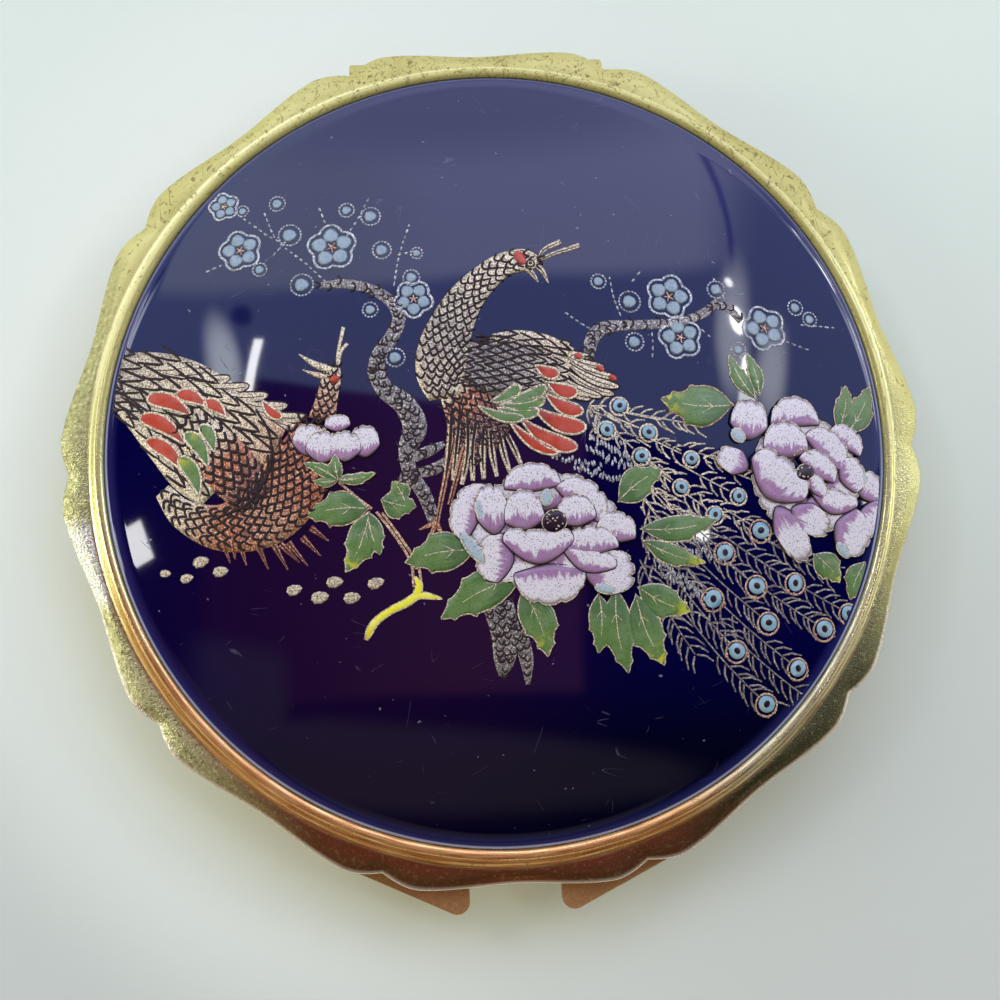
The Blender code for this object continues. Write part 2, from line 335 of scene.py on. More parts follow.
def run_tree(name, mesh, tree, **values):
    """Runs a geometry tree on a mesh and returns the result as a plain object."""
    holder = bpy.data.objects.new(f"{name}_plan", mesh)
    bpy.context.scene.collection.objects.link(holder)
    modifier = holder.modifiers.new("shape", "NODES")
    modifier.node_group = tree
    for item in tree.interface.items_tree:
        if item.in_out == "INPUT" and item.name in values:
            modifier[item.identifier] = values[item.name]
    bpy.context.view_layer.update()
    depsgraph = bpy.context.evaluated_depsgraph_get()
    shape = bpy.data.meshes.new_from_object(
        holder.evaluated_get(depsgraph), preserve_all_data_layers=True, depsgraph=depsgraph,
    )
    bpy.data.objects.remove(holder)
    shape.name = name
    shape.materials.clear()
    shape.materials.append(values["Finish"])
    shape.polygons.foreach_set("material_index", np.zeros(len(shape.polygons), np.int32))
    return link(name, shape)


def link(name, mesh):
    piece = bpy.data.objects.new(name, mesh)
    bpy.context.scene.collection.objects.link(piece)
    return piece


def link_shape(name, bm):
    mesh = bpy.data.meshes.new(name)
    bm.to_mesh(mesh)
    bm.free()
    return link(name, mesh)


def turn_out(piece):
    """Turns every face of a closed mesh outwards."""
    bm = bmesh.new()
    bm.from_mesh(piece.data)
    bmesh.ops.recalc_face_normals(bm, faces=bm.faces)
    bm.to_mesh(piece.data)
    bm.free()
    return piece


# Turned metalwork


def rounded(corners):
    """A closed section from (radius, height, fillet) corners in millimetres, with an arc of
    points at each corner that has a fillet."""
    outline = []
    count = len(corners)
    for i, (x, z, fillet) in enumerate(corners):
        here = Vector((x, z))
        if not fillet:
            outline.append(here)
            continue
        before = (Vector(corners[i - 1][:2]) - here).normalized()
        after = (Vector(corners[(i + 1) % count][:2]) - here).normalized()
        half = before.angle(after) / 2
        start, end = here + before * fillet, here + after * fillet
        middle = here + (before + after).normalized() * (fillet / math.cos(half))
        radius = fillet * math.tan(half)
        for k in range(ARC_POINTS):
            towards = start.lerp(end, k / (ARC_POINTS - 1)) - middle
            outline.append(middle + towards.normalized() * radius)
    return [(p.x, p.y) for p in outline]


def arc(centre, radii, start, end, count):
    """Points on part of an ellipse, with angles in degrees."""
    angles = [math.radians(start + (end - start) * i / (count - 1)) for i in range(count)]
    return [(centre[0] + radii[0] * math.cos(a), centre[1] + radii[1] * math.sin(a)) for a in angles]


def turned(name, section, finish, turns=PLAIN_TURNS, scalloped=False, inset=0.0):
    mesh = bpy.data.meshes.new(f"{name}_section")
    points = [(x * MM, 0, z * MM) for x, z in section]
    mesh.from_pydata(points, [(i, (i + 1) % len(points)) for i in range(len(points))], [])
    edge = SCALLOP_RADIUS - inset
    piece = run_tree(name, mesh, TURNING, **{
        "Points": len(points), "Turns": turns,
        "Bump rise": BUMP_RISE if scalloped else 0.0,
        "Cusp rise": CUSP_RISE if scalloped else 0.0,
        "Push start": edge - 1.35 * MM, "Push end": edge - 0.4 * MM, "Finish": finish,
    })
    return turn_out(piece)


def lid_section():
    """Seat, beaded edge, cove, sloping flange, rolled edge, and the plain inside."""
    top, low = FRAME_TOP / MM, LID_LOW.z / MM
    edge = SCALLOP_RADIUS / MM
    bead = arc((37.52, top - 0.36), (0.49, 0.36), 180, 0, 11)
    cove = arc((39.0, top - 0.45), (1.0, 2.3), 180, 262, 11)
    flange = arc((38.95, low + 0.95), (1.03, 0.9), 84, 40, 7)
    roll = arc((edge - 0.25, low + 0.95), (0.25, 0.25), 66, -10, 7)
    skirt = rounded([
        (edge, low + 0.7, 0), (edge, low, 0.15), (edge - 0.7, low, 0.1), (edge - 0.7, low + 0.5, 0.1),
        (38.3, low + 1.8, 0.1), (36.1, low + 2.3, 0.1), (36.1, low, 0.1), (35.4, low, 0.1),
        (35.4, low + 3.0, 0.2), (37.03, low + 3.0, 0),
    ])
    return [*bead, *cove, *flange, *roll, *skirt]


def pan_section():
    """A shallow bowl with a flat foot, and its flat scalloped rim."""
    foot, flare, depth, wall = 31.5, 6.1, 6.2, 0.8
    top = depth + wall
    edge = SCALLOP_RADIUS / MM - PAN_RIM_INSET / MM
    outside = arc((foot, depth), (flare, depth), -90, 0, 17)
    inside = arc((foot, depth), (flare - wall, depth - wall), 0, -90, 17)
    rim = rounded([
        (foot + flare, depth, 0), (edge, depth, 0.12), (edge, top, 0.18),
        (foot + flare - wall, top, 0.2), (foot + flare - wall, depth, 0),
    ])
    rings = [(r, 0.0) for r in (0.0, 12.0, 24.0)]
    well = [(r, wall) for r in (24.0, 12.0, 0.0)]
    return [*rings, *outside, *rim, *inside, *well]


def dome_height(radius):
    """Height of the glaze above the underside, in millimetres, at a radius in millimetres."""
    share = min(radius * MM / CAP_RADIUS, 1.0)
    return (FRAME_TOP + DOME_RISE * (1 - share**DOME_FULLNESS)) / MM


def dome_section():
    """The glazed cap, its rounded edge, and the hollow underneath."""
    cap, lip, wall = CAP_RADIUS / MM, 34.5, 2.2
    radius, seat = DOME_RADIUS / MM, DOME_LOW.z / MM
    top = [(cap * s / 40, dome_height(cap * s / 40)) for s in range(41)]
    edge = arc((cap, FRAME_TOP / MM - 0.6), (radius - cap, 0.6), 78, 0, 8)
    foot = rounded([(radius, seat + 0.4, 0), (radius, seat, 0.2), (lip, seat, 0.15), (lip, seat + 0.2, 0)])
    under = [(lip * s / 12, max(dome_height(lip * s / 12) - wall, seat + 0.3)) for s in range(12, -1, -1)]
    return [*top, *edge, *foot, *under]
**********
_INSTRUCTIONS FOR THE TASK_:
Copy out the material word for word and line for line.

_RESULT BELOW_:
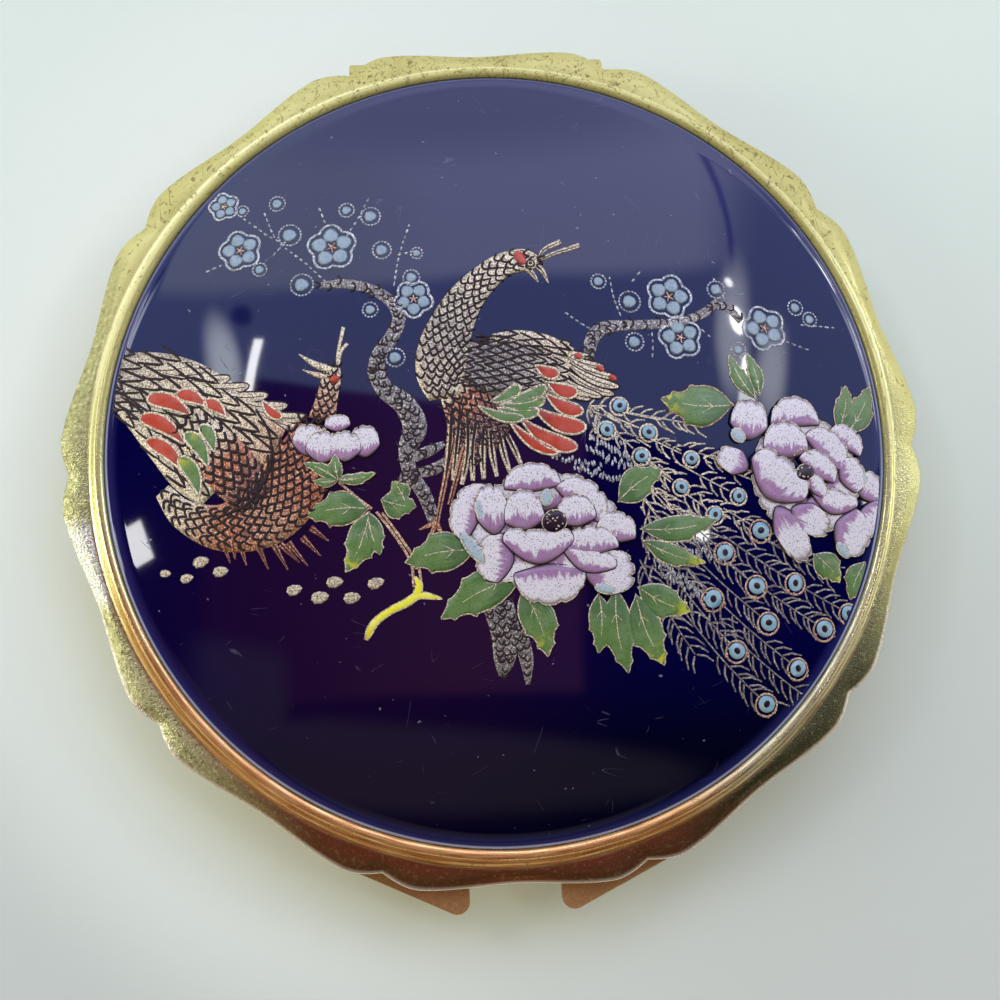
The Blender code for this object continues. Write part 2, from line 335 of scene.py on. More parts follow.
def run_tree(name, mesh, tree, **values):
    """Runs a geometry tree on a mesh and returns the result as a plain object."""
    holder = bpy.data.objects.new(f"{name}_plan", mesh)
    bpy.context.scene.collection.objects.link(holder)
    modifier = holder.modifiers.new("shape", "NODES")
    modifier.node_group = tree
    for item in tree.interface.items_tree:
        if item.in_out == "INPUT" and item.name in values:
            modifier[item.identifier] = values[item.name]
    bpy.context.view_layer.update()
    depsgraph = bpy.context.evaluated_depsgraph_get()
    shape = bpy.data.meshes.new_from_object(
        holder.evaluated_get(depsgraph), preserve_all_data_layers=True, depsgraph=depsgraph,
    )
    bpy.data.objects.remove(holder)
    shape.name = name
    shape.materials.clear()
    shape.materials.append(values["Finish"])
    shape.polygons.foreach_set("material_index", np.zeros(len(shape.polygons), np.int32))
    return link(name, shape)


def link(name, mesh):
    piece = bpy.data.objects.new(name, mesh)
    bpy.context.scene.collection.objects.link(piece)
    return piece


def link_shape(name, bm):
    mesh = bpy.data.meshes.new(name)
    bm.to_mesh(mesh)
    bm.free()
    return link(name, mesh)


def turn_out(piece):
    """Turns every face of a closed mesh outwards."""
    bm = bmesh.new()
    bm.from_mesh(piece.data)
    bmesh.ops.recalc_face_normals(bm, faces=bm.faces)
    bm.to_mesh(piece.data)
    bm.free()
    return piece


# Turned metalwork


def rounded(corners):
    """A closed section from (radius, height, fillet) corners in millimetres, with an arc of
    points at each corner that has a fillet."""
    outline = []
    count = len(corners)
    for i, (x, z, fillet) in enumerate(corners):
        here = Vector((x, z))
        if not fillet:
            outline.append(here)
            continue
        before = (Vector(corners[i - 1][:2]) - here).normalized()
        after = (Vector(corners[(i + 1) % count][:2]) - here).normalized()
        half = before.angle(after) / 2
        start, end = here + before * fillet, here + after * fillet
        middle = here + (before + after).normalized() * (fillet / math.cos(half))
        radius = fillet * math.tan(half)
        for k in range(ARC_POINTS):
            towards = start.lerp(end, k / (ARC_POINTS - 1)) - middle
            outline.append(middle + towards.normalized() * radius)
    return [(p.x, p.y) for p in outline]


def arc(centre, radii, start, end, count):
    """Points on part of an ellipse, with angles in degrees."""
    angles = [math.radians(start + (end - start) * i / (count - 1)) for i in range(count)]
    return [(centre[0] + radii[0] * math.cos(a), centre[1] + radii[1] * math.sin(a)) for a in angles]


def turned(name, section, finish, turns=PLAIN_TURNS, scalloped=False, inset=0.0):
    mesh = bpy.data.meshes.new(f"{name}_section")
    points = [(x * MM, 0, z * MM) for x, z in section]
    mesh.from_pydata(points, [(i, (i + 1) % len(points)) for i in range(len(points))], [])
    edge = SCALLOP_RADIUS - inset
    piece = run_tree(name, mesh, TURNING, **{
        "Points": len(points), "Turns": turns,
        "Bump rise": BUMP_RISE if scalloped else 0.0,
        "Cusp rise": CUSP_RISE if scalloped else 0.0,
        "Push start": edge - 1.35 * MM, "Push end": edge - 0.4 * MM, "Finish": finish,
    })
    return turn_out(piece)


def lid_section():
    """Seat, beaded edge, cove, sloping flange, rolled edge, and the plain inside."""
    top, low = FRAME_TOP / MM, LID_LOW.z / MM
    edge = SCALLOP_RADIUS / MM
    bead = arc((37.52, top - 0.36), (0.49, 0.36), 180, 0, 11)
    cove = arc((39.0, top - 0.45), (1.0, 2.3), 180, 262, 11)
    flange = arc((38.95, low + 0.95), (1.03, 0.9), 84, 40, 7)
    roll = arc((edge - 0.25, low + 0.95), (0.25, 0.25), 66, -10, 7)
    skirt = rounded([
        (edge, low + 0.7, 0), (edge, low, 0.15), (edge - 0.7, low, 0.1), (edge - 0.7, low + 0.5, 0.1),
        (38.3, low + 1.8, 0.1), (36.1, low + 2.3, 0.1), (36.1, low, 0.1), (35.4, low, 0.1),
        (35.4, low + 3.0, 0.2), (37.03, low + 3.0, 0),
    ])
    return [*bead, *cove, *flange, *roll, *skirt]


def pan_section():
    """A shallow bowl with a flat foot, and its flat scalloped rim."""
    foot, flare, depth, wall = 31.5, 6.1, 6.2, 0.8
    top = depth + wall
    edge = SCALLOP_RADIUS / MM - PAN_RIM_INSET / MM
    outside = arc((foot, depth), (flare, depth), -90, 0, 17)
    inside = arc((foot, depth), (flare - wall, depth - wall), 0, -90, 17)
    rim = rounded([
        (foot + flare, depth, 0), (edge, depth, 0.12), (edge, top, 0.18),
        (foot + flare - wall, top, 0.2), (foot + flare - wall, depth, 0),
    ])
    rings = [(r, 0.0) for r in (0.0, 12.0, 24.0)]
    well = [(r, wall) for r in (24.0, 12.0, 0.0)]
    return [*rings, *outside, *rim, *inside, *well]


def dome_height(radius):
    """Height of the glaze above the underside, in millimetres, at a radius in millimetres."""
    share = min(radius * MM / CAP_RADIUS, 1.0)
    return (FRAME_TOP + DOME_RISE * (1 - share**DOME_FULLNESS)) / MM


def dome_section():
    """The glazed cap, its rounded edge, and the hollow underneath."""
    cap, lip, wall = CAP_RADIUS / MM, 34.5, 2.2
    radius, seat = DOME_RADIUS / MM, DOME_LOW.z / MM
    top = [(cap * s / 40, dome_height(cap * s / 40)) for s in range(41)]
    edge = arc((cap, FRAME_TOP / MM - 0.6), (radius - cap, 0.6), 78, 0, 8)
    foot = rounded([(radius, seat + 0.4, 0), (radius, seat, 0.2), (lip, seat, 0.15), (lip, seat + 0.2, 0)])
    under = [(lip * s / 12, max(dome_height(lip * s / 12) - wall, seat + 0.3)) for s in range(12, -1, -1)]
    return [*top, *edge, *foot, *under]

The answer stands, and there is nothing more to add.